How was regional balance achieved then?

  • This skew was partially set right by two initiatives. The first was an institutional intervention of opening 196 RRBs which had focused area of operation.
  • The RRBs contributed significantly to reduce the regional imbalance with their expanding branch network in the 1980s.
  • RRBs also had a greater proportion of their loans flowing to priority sector in general and agriculture in particular.
  • The second was the policy on lead bank scheme where one bank was assigned as a lead for each district.
  • The lead bank was responsible for the growth and penetration of banking in districts and had to achieve it in coordination with other banks and the state machinery.
  • A “district credit” plan (euphemism for a banking plan), dovetailed with the government schemes, was to be prepared and monitored by the lead bank.

I. Regional Rural Banks

  • RRBs are a shade better when it comes to rural lending.
  • While they have deployed 72% of the rural and semi-urban deposits as credit in those areas, the figure for urban understandably is very low, and most of these funds have gone into investments.

II. Small Finance Banks

  • The new small finance banks (SFBs) give an entirely different picture—a large number of them are MFIs that converted into banks.
  • These institutions are trying to collect deposits from the middle and upper middle class and deploy those resources towards the poor.
  • From a paradigm point of view, possibly SFBs are the most interesting institutions that have turned the tables and are trying to achieve from the private sector the objectives set out in the bank nationalization.

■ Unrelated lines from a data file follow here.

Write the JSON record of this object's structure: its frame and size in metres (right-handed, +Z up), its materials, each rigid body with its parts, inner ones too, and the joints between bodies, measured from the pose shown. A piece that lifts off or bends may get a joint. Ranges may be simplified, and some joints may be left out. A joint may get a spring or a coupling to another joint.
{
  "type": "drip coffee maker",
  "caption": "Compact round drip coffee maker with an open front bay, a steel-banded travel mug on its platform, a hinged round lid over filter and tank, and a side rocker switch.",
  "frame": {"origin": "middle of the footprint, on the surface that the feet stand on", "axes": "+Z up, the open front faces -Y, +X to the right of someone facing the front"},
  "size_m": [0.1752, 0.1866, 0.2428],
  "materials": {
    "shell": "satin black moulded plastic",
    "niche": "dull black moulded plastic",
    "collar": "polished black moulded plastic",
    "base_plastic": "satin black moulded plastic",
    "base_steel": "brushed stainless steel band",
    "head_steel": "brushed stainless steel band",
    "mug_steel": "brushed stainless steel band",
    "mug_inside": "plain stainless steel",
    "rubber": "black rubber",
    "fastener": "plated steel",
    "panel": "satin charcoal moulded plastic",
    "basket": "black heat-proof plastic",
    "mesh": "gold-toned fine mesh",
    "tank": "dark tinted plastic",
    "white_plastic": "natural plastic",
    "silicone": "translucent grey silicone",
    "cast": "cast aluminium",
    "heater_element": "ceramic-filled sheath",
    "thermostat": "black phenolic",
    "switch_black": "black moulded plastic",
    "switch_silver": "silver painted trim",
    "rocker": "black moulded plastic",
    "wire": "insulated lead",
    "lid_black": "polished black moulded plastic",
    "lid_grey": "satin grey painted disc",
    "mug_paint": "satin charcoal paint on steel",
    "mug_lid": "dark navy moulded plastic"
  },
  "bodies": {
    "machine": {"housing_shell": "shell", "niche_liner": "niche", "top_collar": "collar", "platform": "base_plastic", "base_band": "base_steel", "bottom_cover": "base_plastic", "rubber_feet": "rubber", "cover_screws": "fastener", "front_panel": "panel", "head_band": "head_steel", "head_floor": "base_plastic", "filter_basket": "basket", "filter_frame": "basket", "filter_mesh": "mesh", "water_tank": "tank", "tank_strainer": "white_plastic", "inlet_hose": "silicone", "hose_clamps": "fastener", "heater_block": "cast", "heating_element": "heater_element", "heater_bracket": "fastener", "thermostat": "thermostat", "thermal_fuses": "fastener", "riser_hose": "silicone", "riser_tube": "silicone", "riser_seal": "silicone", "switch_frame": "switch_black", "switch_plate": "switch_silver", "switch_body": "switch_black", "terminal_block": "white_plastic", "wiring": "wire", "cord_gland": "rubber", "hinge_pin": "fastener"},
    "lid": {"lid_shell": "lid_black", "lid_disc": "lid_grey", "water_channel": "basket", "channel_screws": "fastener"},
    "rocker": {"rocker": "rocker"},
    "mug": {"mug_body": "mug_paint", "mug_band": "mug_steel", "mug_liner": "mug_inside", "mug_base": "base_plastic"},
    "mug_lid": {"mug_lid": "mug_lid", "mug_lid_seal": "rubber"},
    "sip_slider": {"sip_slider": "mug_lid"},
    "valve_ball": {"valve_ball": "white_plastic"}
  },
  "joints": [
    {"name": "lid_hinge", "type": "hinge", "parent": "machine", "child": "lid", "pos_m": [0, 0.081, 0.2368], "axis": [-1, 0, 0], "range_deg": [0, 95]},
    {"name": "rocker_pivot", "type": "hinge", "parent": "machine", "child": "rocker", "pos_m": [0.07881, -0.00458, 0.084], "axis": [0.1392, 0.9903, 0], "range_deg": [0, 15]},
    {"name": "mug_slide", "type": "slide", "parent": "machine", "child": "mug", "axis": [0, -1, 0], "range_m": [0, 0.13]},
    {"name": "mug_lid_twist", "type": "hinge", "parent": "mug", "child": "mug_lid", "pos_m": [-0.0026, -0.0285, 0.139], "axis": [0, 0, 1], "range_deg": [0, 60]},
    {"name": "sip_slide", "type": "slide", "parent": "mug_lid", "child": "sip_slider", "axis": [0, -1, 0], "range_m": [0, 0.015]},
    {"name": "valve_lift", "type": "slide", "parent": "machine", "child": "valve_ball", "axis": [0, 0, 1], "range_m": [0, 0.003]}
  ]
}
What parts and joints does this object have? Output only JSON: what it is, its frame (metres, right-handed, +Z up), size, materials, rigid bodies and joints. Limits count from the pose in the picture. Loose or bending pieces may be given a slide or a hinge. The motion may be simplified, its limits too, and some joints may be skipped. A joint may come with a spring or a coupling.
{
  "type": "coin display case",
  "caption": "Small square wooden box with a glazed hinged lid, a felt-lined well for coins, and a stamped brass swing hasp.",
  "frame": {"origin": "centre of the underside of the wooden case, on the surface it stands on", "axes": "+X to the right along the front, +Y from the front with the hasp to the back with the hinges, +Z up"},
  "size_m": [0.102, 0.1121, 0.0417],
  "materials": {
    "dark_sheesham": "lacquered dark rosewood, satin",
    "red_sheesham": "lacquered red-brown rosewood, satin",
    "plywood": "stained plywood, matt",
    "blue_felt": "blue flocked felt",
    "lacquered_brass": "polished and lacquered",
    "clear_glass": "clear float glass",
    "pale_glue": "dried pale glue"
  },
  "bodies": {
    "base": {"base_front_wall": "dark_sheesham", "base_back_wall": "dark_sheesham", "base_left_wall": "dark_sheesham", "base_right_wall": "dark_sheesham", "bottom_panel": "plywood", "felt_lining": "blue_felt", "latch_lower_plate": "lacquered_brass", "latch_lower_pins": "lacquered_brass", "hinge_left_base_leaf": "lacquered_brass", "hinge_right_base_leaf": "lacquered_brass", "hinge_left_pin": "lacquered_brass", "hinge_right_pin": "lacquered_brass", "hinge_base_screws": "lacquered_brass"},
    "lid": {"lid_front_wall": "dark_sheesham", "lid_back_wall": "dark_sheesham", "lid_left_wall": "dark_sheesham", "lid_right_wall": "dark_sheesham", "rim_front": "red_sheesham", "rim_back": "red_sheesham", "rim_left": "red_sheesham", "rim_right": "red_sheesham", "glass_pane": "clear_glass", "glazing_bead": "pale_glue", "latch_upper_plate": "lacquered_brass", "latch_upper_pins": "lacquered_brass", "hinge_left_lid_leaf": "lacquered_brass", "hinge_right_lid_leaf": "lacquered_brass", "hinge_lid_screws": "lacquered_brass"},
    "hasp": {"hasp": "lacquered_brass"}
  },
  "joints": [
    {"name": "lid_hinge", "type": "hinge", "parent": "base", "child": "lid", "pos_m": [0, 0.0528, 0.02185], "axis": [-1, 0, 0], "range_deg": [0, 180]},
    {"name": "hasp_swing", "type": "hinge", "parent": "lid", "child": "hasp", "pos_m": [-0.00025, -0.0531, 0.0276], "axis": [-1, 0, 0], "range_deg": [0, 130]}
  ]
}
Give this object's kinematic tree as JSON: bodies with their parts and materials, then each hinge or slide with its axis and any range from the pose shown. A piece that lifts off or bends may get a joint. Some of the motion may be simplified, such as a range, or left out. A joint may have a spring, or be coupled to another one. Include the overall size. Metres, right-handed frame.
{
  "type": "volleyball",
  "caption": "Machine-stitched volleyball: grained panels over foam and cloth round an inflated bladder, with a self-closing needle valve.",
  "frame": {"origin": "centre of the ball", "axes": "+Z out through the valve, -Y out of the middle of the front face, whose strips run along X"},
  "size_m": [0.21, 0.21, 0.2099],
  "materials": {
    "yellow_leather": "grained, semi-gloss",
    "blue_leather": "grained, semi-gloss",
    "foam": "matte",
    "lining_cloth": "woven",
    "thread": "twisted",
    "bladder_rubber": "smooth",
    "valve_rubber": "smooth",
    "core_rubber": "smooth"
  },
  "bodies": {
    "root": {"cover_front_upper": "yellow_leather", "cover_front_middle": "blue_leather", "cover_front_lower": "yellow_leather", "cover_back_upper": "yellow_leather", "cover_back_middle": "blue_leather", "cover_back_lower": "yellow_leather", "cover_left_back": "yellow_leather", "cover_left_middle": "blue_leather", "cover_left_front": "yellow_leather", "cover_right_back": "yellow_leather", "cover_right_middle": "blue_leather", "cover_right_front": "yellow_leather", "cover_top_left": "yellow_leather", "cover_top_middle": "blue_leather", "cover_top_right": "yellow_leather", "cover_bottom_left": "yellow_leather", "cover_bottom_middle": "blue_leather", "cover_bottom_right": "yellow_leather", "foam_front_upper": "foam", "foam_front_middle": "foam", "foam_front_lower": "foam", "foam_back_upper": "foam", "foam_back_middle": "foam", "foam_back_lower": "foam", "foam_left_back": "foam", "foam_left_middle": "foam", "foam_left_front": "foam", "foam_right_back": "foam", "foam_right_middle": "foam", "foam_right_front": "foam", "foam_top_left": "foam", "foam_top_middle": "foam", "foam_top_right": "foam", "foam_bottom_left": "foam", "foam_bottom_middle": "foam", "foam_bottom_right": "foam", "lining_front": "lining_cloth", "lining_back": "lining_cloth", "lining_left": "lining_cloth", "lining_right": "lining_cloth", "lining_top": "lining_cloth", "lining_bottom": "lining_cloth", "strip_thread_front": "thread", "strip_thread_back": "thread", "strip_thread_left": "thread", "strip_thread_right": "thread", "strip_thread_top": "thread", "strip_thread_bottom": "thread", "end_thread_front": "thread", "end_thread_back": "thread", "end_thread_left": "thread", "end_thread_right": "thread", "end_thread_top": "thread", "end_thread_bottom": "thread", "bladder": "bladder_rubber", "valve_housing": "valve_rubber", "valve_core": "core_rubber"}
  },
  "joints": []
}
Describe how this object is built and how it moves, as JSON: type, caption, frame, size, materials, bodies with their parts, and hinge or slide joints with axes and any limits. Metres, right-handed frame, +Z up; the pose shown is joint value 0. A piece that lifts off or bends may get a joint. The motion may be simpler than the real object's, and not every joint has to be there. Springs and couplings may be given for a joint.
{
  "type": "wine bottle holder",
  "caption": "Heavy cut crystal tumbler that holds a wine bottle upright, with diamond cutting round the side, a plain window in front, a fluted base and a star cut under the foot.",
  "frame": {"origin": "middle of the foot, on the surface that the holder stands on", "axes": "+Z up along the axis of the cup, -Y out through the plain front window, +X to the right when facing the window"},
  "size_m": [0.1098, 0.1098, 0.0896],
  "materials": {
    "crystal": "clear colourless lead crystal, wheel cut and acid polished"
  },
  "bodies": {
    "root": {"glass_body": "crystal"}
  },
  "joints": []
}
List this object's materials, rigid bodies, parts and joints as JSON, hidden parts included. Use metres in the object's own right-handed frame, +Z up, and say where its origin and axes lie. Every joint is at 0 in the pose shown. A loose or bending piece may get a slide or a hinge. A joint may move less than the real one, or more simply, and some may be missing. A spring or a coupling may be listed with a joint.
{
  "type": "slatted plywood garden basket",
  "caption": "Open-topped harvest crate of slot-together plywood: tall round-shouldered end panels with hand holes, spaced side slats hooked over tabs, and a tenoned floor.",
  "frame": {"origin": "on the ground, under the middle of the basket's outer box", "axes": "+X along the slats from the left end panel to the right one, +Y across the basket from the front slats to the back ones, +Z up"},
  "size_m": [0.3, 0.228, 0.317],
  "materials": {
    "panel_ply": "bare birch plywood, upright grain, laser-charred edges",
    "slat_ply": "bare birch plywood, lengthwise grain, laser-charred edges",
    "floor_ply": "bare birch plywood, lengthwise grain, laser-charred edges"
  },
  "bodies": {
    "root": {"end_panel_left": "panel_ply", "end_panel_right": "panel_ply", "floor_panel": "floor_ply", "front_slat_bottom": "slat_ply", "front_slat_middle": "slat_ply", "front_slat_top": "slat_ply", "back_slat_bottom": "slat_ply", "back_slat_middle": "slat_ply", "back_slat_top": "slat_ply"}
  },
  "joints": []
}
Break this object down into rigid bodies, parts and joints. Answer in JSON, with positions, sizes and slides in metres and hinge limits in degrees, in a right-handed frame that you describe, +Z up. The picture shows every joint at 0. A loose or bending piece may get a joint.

Public versus Private Banks

  • A look at the broad performance ratios for 2017-18 shows that private sector banks score better on efficiency and profitability parameters.
  • They have better return on assets, return on equity, net interest margin and a higher proportion of low-cost deposits.
  • On the other hand, public sector banks (PSBs) have a better impact on priority sector lending achievement, and paid higher wages.
  • Of the new Pradhan Mantri Jan Dhan Yojana accounts 77% were opened by state-owned banks, 20% by RRBs, and a mere 3.4% accounts were opened by private banks.
  • From this perspective bank nationalization was indeed a good move at that time.

What benefits do we reap today?

  • Banking under government ownership gave the public implicit faith and immense confidence about the sustainability of the banks.
  • Banks were no longer confined to only metropolitan or cosmopolitan in India. In fact, the Indian banking system has reached even to the remote corners of the country.
  • The present government has reached out to people through banks.
  • Assistance for constructing toilets under Swachh Bharat programme, DBT, Crop insurance schemes etc was given through banks.
  • The dispensing of Mudra loans to about 20 crore individuals, benefits under PM Kisan scheme for providing cash assistance to close to 15 crore farmers annually are only possible through this banks.
  • Thus banks became the government’s dispenser of goodies due to the decision which was taken 50 years ago.

What about Financial Inclusion?

  • The All India Debt and Investment Survey reports indicate that the formal sector has been losing ground to the informal sector in the rural indebtedness pie since 2001 onwards.
  • This is worrying and indicates that the inclusion agenda is far from achieved.
  • Some examples in the public sector banking system—particularly SBI—have shown that it is possible to achieve the double bottom line of being in the commercial market while continuing to achieve significant targets in inclusion, sectoral, spatial and geographical.

Way Forward

  • From the larger perspective of efficiency and better utilization of capital, it may be a good idea to move state-owned banks towards more market-based framework.
  • However, that call should be taken to achieve the residual task of inclusion.
  • Making state-owned banks more autonomous and accountable to the market may be the first significant step that can be taken for now.